#### Exercise directions:
Set out every line bearing the string "joints".

#### Information supplied:
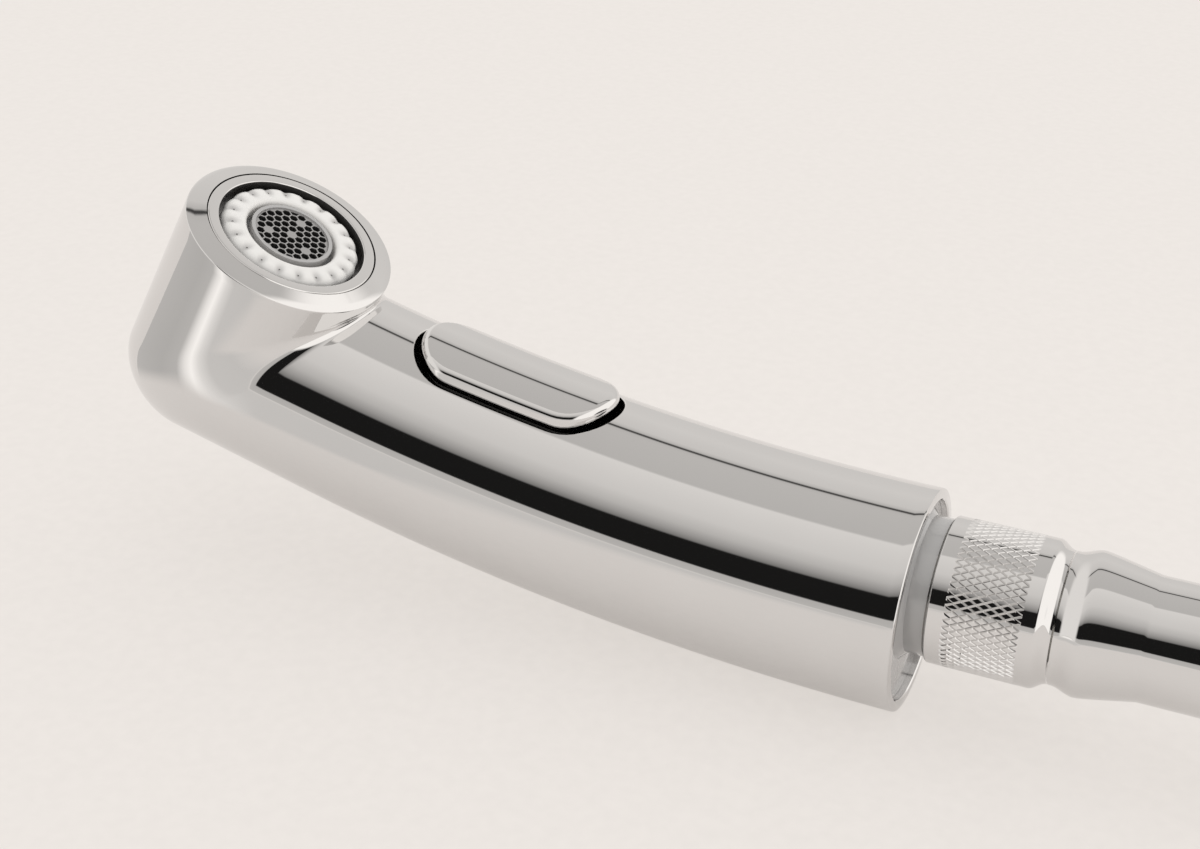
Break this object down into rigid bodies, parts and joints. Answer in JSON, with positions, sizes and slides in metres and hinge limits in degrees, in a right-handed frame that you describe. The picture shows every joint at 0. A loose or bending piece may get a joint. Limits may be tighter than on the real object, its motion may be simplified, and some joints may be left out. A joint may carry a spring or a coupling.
{
  "type": "kitchen tap hand spray",
  "caption": "Curved chrome hand spray with a push button, a round spray face with an aerator, and a knurled hose union with a bell-shaped sleeve.",
  "frame": {"origin": "centre of the handle at the plane of its rear rim, where the spray sits on its holder", "axes": "+X along the hose, away from the handle; +Z to the side that the spray face points to; the XZ plane is the plane of symmetry"},
  "size_m": [0.2211, 0.0372, 0.0691],
  "materials": {
    "chrome": "polished",
    "white_plastic": "satin",
    "pale_plastic": "satin",
    "grey_plastic": "matt",
    "black_plastic": "matt",
    "black_rubber": "matt",
    "steel": "bright",
    "brass": "machined"
  },
  "bodies": {
    "handset": {"handle_shell": "chrome", "face_ring": "chrome", "nozzle_plate": "white_plastic", "spray_distributor": "grey_plastic", "distributor_seal": "black_rubber", "aerator_sleeve": "pale_plastic", "aerator_seal": "black_rubber", "stream_comb": "grey_plastic", "aerator_screen": "steel", "flow_regulator": "white_plastic", "head_manifold": "grey_plastic", "stream_pipe": "white_plastic", "spray_pipe": "white_plastic", "diverter_barrel": "grey_plastic", "button_frame": "black_plastic", "button_spring": "steel", "inlet_pipe": "white_plastic", "rear_collar": "pale_plastic", "hose_adapter": "brass", "adapter_seal": "black_rubber", "check_valve_body": "white_plastic", "check_valve_spring": "steel"},
    "button": {"diverter_button": "chrome", "diverter_spool": "brass", "spool_seals": "black_rubber"},
    "poppet": {"check_valve_poppet": "grey_plastic"},
    "hose_end": {"hose_filter": "steel", "hose_washer": "black_rubber", "slip_ring": "white_plastic"},
    "nut": {"union_nut": "chrome"},
    "hose_coupling": {"hose_tail": "brass", "hose_ferrule": "chrome"}
  },
  "joints": [
    {"name": "button_press", "type": "slide", "parent": "handset", "child": "button", "axis": [-0.1801, 0, -0.9837], "range_m": [0, 0.0025], "stiffness_N_per_m": 600, "springref_m": -0.005, "deforming": ["button_spring"]},
    {"name": "valve_lift", "type": "slide", "parent": "handset", "child": "poppet", "axis": [-1, 0, 0], "range_m": [0, 0.0025], "stiffness_N_per_m": 60, "springref_m": -0.003, "deforming": ["check_valve_spring"]},
    {"name": "union_travel", "type": "slide", "parent": "handset", "child": "hose_end", "axis": [1, 0, 0], "range_m": [0, 0.008]},
    {"name": "nut_turn", "type": "hinge", "parent": "hose_end", "child": "nut", "pos_m": [0.012, 0, 0.0032], "axis": [1, 0, 0], "range_deg": [0, 1588]},
    {"name": "hose_swivel", "type": "hinge", "parent": "hose_end", "child": "hose_coupling", "pos_m": [0.03, 0, 0.0032], "axis": [1, 0, 0], "continuous": true}
  ],
  "couplings": [
    {"joint": "nut_turn", "follows": "union_travel", "rad_per_m": 3463.7}
  ]
}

#### Task response:
Break this object down into rigid bodies, parts and joints. Answer in JSON, with positions, sizes and slides in metres and hinge limits in degrees, in a right-handed frame that you describe. The picture shows every joint at 0. A loose or bending piece may get a joint. Limits may be tighter than on the real object, its motion may be simplified, and some joints may be left out. A joint may carry a spring or a coupling.
  "joints": [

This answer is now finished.